**PROBLEM REQUIREMENTS:** Copy only this: the line containing "placed.rotate(Vector(), Vector(1, 0, 0), side.turn)", the line containing "in imported if", and every line between them, exactly as written.

**** RAW DATA

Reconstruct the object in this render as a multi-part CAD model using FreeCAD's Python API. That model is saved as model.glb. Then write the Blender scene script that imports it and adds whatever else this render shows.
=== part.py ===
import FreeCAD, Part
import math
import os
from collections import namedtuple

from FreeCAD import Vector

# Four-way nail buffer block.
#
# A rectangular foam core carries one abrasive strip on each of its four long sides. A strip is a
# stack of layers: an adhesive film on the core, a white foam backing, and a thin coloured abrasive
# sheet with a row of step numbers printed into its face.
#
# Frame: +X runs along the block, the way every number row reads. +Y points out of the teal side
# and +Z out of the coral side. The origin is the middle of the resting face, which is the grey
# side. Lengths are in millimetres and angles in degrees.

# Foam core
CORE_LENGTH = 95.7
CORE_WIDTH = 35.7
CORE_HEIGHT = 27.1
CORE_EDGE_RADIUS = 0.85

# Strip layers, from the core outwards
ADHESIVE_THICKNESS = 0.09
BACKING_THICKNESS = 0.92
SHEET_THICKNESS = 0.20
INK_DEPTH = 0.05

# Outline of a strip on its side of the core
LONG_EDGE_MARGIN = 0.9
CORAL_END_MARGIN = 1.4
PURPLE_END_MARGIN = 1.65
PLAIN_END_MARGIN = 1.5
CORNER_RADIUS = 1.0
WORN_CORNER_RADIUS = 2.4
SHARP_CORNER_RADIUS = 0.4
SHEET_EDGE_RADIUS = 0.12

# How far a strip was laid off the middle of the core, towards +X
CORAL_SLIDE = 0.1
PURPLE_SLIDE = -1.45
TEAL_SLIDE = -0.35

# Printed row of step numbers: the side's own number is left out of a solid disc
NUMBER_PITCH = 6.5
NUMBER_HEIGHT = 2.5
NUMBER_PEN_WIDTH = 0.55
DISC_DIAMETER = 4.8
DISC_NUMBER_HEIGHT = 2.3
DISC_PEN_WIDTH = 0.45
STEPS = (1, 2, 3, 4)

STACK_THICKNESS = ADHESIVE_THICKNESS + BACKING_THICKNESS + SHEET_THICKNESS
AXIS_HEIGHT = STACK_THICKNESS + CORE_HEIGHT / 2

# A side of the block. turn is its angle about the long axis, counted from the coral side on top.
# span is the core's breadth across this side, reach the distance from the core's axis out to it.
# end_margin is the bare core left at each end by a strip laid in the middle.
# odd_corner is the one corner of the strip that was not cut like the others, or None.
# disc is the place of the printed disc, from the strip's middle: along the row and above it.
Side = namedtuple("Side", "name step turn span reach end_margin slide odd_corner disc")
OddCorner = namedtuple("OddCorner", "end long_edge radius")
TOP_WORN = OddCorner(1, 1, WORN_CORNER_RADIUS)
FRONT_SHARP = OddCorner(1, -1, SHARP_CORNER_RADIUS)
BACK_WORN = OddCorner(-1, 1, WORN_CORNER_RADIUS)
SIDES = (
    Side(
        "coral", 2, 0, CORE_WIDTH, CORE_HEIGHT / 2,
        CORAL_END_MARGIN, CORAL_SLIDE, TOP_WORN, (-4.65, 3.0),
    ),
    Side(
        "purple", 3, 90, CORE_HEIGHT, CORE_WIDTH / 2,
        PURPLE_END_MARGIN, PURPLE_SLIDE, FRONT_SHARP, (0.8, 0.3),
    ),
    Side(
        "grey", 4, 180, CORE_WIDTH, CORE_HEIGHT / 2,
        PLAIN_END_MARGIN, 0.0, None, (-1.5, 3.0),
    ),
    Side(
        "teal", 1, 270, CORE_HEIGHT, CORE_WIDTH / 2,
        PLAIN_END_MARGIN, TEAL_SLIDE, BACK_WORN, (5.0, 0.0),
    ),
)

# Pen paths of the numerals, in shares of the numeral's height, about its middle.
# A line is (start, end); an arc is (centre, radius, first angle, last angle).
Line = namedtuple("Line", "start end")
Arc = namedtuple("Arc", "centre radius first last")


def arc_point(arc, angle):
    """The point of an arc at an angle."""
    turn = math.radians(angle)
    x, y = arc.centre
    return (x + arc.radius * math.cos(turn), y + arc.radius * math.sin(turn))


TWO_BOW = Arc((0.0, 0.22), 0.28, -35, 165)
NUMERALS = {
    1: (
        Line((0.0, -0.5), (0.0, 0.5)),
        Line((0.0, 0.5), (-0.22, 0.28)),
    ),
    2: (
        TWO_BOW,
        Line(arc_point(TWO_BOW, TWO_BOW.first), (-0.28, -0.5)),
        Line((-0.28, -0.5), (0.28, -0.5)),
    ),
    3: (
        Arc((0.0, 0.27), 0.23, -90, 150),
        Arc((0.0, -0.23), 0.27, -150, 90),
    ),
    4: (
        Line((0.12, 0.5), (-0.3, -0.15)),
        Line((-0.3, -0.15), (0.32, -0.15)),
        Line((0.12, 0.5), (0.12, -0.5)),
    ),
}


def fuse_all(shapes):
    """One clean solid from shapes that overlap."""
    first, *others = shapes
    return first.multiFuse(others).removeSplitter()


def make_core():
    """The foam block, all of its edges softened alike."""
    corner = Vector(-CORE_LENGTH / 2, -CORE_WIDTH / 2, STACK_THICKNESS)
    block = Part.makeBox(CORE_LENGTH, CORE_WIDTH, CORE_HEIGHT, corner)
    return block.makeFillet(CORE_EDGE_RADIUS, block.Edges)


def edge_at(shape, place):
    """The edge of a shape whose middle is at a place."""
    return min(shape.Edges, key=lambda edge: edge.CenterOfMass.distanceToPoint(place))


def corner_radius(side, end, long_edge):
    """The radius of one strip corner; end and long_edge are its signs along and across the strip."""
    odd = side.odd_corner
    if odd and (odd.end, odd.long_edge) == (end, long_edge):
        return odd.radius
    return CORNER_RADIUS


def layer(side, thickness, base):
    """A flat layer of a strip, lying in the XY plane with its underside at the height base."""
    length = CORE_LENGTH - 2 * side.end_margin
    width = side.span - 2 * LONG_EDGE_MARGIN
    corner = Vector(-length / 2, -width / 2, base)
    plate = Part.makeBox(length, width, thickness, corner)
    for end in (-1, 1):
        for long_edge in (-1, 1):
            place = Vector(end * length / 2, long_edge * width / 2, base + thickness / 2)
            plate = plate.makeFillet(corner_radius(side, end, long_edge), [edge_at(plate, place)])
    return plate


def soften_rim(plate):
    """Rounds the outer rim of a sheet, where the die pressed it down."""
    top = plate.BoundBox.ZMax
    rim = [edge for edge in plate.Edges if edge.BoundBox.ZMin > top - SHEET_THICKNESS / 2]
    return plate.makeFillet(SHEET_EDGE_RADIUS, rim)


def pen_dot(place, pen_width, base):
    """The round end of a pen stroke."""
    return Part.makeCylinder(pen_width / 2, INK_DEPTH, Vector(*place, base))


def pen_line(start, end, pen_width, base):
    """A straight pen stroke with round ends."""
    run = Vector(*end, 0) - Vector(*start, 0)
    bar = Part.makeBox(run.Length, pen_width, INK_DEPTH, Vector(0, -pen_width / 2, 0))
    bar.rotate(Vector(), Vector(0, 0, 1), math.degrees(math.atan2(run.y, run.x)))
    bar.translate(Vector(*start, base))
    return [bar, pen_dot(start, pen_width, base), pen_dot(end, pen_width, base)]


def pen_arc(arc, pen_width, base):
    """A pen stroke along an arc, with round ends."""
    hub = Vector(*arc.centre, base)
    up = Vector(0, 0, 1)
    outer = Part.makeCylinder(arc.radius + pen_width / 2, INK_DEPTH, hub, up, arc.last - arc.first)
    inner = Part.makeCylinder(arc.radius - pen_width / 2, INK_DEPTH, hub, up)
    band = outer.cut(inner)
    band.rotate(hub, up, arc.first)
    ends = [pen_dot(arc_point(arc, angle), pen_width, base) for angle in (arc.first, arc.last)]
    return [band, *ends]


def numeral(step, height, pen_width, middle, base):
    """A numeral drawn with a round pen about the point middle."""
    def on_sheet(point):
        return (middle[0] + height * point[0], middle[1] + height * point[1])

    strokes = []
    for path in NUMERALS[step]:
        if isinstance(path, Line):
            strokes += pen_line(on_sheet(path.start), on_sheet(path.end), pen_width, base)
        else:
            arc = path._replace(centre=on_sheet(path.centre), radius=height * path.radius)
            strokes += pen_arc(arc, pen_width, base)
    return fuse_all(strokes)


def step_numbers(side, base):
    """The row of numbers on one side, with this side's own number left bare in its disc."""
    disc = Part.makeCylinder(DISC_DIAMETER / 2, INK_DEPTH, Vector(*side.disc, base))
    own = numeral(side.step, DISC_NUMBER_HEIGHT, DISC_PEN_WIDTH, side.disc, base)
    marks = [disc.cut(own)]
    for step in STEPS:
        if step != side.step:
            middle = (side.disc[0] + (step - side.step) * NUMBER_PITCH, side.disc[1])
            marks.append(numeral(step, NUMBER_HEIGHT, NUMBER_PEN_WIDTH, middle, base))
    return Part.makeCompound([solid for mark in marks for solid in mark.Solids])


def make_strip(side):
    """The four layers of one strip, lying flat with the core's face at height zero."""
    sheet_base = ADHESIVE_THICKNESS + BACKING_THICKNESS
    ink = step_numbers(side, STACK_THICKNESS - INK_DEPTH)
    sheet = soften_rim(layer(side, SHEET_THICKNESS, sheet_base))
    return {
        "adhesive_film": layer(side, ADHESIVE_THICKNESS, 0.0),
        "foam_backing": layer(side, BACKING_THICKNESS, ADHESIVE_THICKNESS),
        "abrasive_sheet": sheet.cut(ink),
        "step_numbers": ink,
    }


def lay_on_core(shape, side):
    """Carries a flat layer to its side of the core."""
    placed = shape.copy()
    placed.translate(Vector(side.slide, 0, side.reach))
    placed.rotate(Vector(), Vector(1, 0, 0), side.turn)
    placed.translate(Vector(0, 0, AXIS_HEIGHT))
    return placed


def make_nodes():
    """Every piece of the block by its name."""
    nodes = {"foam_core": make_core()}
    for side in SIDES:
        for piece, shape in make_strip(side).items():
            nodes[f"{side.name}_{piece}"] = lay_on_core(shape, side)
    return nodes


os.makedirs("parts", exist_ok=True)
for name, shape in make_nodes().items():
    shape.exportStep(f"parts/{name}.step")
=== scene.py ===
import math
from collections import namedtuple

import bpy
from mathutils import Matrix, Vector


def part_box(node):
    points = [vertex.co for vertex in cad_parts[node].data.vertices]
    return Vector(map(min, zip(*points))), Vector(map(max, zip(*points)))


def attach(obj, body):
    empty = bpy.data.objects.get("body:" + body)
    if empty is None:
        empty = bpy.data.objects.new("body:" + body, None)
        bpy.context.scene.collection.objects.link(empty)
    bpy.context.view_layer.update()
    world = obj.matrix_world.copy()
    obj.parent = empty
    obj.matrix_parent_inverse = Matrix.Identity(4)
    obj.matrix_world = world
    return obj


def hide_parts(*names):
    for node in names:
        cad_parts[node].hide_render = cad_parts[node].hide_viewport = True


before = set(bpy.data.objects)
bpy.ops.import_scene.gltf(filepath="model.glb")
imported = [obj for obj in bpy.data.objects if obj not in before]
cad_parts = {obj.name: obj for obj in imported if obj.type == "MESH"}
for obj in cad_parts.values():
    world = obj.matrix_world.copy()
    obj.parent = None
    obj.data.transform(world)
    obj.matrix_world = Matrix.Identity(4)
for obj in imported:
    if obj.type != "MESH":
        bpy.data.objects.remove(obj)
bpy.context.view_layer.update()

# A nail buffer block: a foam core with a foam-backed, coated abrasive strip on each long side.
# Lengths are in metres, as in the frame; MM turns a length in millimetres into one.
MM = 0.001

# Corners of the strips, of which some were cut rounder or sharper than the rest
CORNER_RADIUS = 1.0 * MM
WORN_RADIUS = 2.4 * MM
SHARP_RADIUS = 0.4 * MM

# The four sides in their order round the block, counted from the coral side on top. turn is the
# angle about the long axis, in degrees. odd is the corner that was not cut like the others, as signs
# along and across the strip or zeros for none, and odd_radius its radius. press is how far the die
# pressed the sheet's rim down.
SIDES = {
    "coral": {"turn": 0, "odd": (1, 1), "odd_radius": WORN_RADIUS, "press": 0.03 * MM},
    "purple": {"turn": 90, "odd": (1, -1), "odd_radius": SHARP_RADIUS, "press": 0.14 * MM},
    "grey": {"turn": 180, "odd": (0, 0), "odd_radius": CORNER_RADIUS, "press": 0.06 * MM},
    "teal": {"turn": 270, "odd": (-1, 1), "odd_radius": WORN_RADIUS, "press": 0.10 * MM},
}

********

**RESULT OF THE TASK:**
    placed.rotate(Vector(), Vector(1, 0, 0), side.turn)
    placed.translate(Vector(0, 0, AXIS_HEIGHT))
    return placed


def make_nodes():
    """Every piece of the block by its name."""
    nodes = {"foam_core": make_core()}
    for side in SIDES:
        for piece, shape in make_strip(side).items():
            nodes[f"{side.name}_{piece}"] = lay_on_core(shape, side)
    return nodes


os.makedirs("parts", exist_ok=True)
for name, shape in make_nodes().items():
    shape.exportStep(f"parts/{name}.step")
=== scene.py ===
import math
from collections import namedtuple

import bpy
from mathutils import Matrix, Vector


def part_box(node):
    points = [vertex.co for vertex in cad_parts[node].data.vertices]
    return Vector(map(min, zip(*points))), Vector(map(max, zip(*points)))


def attach(obj, body):
    empty = bpy.data.objects.get("body:" + body)
    if empty is None:
        empty = bpy.data.objects.new("body:" + body, None)
        bpy.context.scene.collection.objects.link(empty)
    bpy.context.view_layer.update()
    world = obj.matrix_world.copy()
    obj.parent = empty
    obj.matrix_parent_inverse = Matrix.Identity(4)
    obj.matrix_world = world
    return obj


def hide_parts(*names):
    for node in names:
        cad_parts[node].hide_render = cad_parts[node].hide_viewport = True


before = set(bpy.data.objects)
bpy.ops.import_scene.gltf(filepath="model.glb")
imported = [obj for obj in bpy.data.objects if obj not in before]
cad_parts = {obj.name: obj for obj in imported if obj.type == "MESH"}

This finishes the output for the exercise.